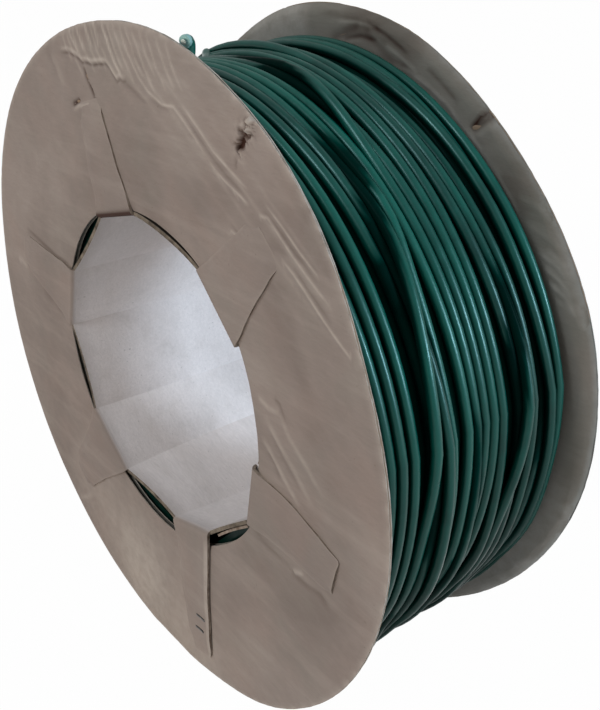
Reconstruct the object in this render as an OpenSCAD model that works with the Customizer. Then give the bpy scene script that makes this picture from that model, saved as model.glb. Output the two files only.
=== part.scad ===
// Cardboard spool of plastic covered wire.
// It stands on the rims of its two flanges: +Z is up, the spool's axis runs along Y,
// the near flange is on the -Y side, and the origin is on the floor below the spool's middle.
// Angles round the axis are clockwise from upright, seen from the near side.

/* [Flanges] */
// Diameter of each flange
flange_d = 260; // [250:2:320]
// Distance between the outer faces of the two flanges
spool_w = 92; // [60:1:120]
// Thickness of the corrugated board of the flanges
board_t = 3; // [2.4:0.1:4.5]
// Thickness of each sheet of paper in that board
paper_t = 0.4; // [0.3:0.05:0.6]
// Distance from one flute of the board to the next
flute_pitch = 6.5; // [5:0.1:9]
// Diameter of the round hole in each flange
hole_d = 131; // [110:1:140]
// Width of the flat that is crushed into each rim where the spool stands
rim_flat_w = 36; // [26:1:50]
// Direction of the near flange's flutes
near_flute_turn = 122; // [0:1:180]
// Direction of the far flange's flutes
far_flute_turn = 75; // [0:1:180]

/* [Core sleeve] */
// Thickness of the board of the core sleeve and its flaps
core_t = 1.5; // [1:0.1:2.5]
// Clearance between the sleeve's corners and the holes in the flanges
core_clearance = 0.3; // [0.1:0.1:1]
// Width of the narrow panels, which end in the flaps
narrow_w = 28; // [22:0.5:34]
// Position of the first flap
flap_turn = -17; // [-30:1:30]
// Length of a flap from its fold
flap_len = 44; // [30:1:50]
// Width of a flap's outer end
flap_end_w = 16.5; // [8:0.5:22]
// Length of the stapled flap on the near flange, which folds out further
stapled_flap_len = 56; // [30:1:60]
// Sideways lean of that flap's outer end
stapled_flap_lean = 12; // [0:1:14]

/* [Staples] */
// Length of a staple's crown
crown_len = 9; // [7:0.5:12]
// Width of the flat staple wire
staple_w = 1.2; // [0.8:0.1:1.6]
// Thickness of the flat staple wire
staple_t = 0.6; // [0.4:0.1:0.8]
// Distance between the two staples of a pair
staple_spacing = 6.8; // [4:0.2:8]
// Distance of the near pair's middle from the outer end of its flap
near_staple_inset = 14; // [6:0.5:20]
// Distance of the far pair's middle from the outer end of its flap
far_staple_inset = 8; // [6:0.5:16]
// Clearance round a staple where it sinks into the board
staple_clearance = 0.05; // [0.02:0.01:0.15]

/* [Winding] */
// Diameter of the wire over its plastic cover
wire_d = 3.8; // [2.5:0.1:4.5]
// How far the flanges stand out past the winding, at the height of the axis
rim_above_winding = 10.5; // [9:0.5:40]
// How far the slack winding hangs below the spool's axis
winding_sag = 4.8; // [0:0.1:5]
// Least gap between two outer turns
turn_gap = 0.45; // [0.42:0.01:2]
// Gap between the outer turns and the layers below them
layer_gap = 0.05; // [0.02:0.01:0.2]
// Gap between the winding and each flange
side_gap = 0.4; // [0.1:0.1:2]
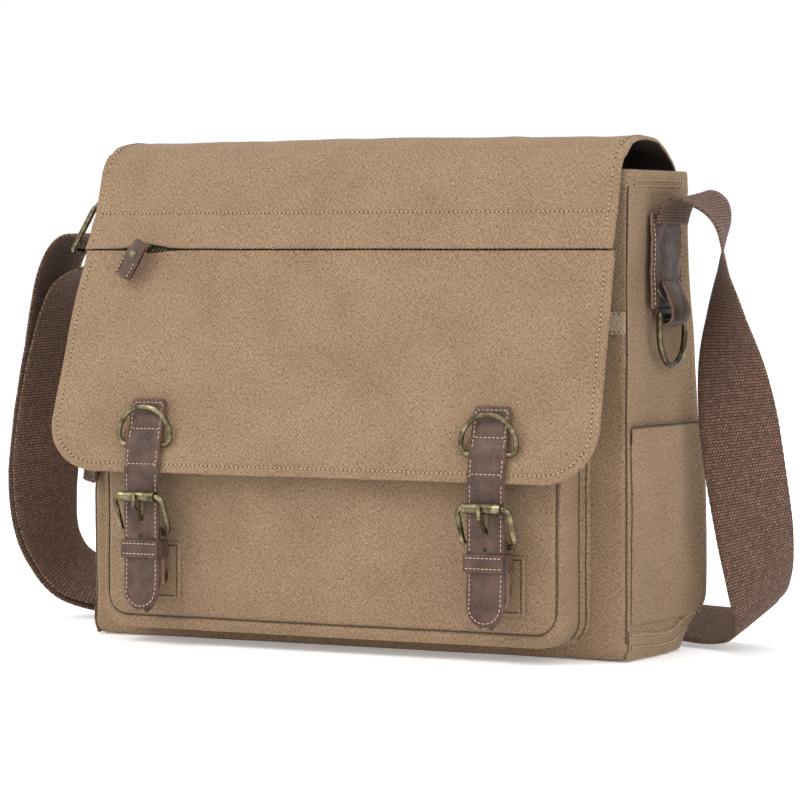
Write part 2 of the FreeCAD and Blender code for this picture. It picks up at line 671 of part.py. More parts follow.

__EXERCISE TASK__
Output the records exactly, including every line.

__COMPLETE RESPONSE__
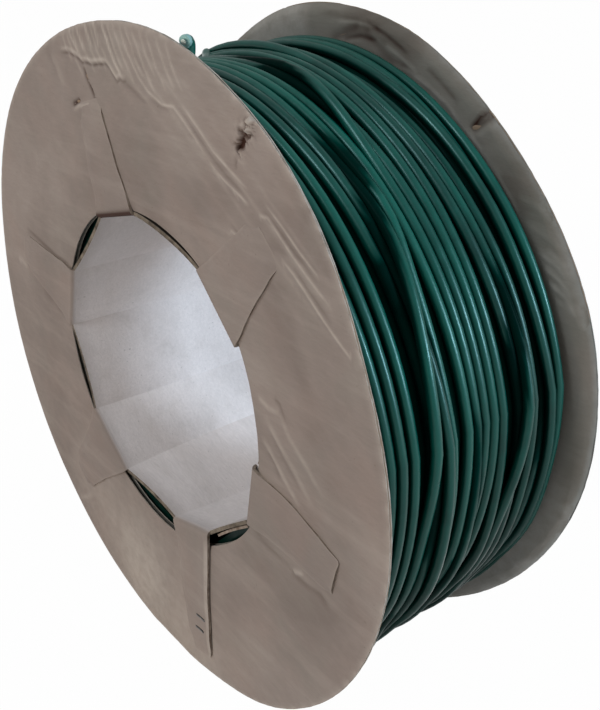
Reconstruct the object in this render as an OpenSCAD model that works with the Customizer. Then give the bpy scene script that makes this picture from that model, saved as model.glb. Output the two files only.
=== part.scad ===
// Cardboard spool of plastic covered wire.
// It stands on the rims of its two flanges: +Z is up, the spool's axis runs along Y,
// the near flange is on the -Y side, and the origin is on the floor below the spool's middle.
// Angles round the axis are clockwise from upright, seen from the near side.

/* [Flanges] */
// Diameter of each flange
flange_d = 260; // [250:2:320]
// Distance between the outer faces of the two flanges
spool_w = 92; // [60:1:120]
// Thickness of the corrugated board of the flanges
board_t = 3; // [2.4:0.1:4.5]
// Thickness of each sheet of paper in that board
paper_t = 0.4; // [0.3:0.05:0.6]
// Distance from one flute of the board to the next
flute_pitch = 6.5; // [5:0.1:9]
// Diameter of the round hole in each flange
hole_d = 131; // [110:1:140]
// Width of the flat that is crushed into each rim where the spool stands
rim_flat_w = 36; // [26:1:50]
// Direction of the near flange's flutes
near_flute_turn = 122; // [0:1:180]
// Direction of the far flange's flutes
far_flute_turn = 75; // [0:1:180]

/* [Core sleeve] */
// Thickness of the board of the core sleeve and its flaps
core_t = 1.5; // [1:0.1:2.5]
// Clearance between the sleeve's corners and the holes in the flanges
core_clearance = 0.3; // [0.1:0.1:1]
// Width of the narrow panels, which end in the flaps
narrow_w = 28; // [22:0.5:34]
// Position of the first flap
flap_turn = -17; // [-30:1:30]
// Length of a flap from its fold
flap_len = 44; // [30:1:50]
// Width of a flap's outer end
flap_end_w = 16.5; // [8:0.5:22]
// Length of the stapled flap on the near flange, which folds out further
stapled_flap_len = 56; // [30:1:60]
// Sideways lean of that flap's outer end
stapled_flap_lean = 12; // [0:1:14]

/* [Staples] */
// Length of a staple's crown
crown_len = 9; // [7:0.5:12]
// Width of the flat staple wire
staple_w = 1.2; // [0.8:0.1:1.6]
// Thickness of the flat staple wire
staple_t = 0.6; // [0.4:0.1:0.8]
// Distance between the two staples of a pair
staple_spacing = 6.8; // [4:0.2:8]
// Distance of the near pair's middle from the outer end of its flap
near_staple_inset = 14; // [6:0.5:20]
// Distance of the far pair's middle from the outer end of its flap
far_staple_inset = 8; // [6:0.5:16]
// Clearance round a staple where it sinks into the board
staple_clearance = 0.05; // [0.02:0.01:0.15]

/* [Winding] */
// Diameter of the wire over its plastic cover
wire_d = 3.8; // [2.5:0.1:4.5]
// How far the flanges stand out past the winding, at the height of the axis
rim_above_winding = 10.5; // [9:0.5:40]
// How far the slack winding hangs below the spool's axis
winding_sag = 4.8; // [0:0.1:5]
// Least gap between two outer turns
turn_gap = 0.45; // [0.42:0.01:2]
// Gap between the outer turns and the layers below them
layer_gap = 0.05; // [0.02:0.01:0.2]
// Gap between the winding and each flange
side_gap = 0.4; // [0.1:0.1:2]
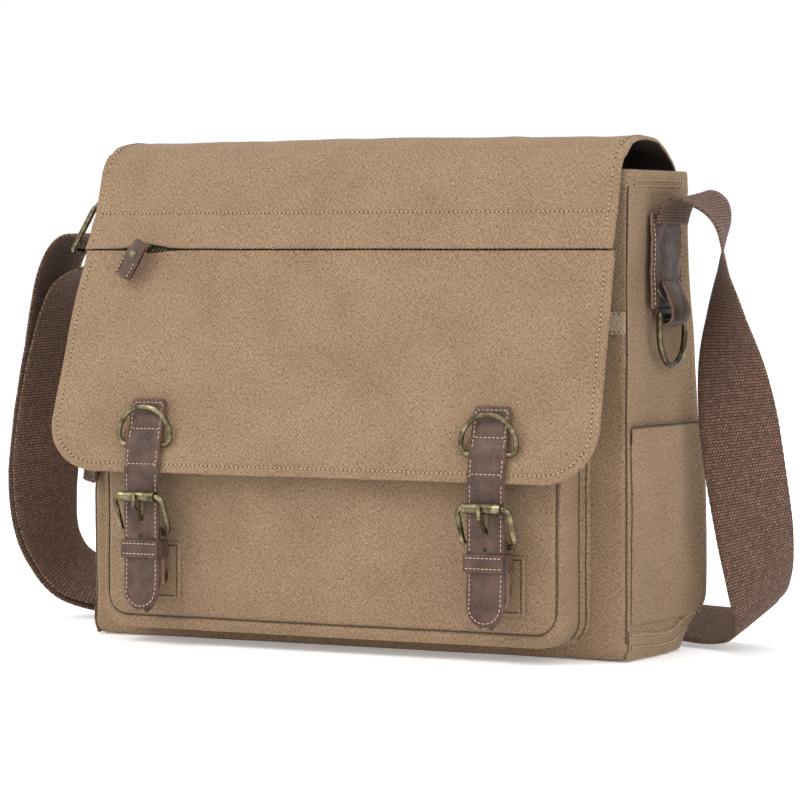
Write part 2 of the FreeCAD and Blender code for this picture. It picks up at line 671 of part.py. More parts follow.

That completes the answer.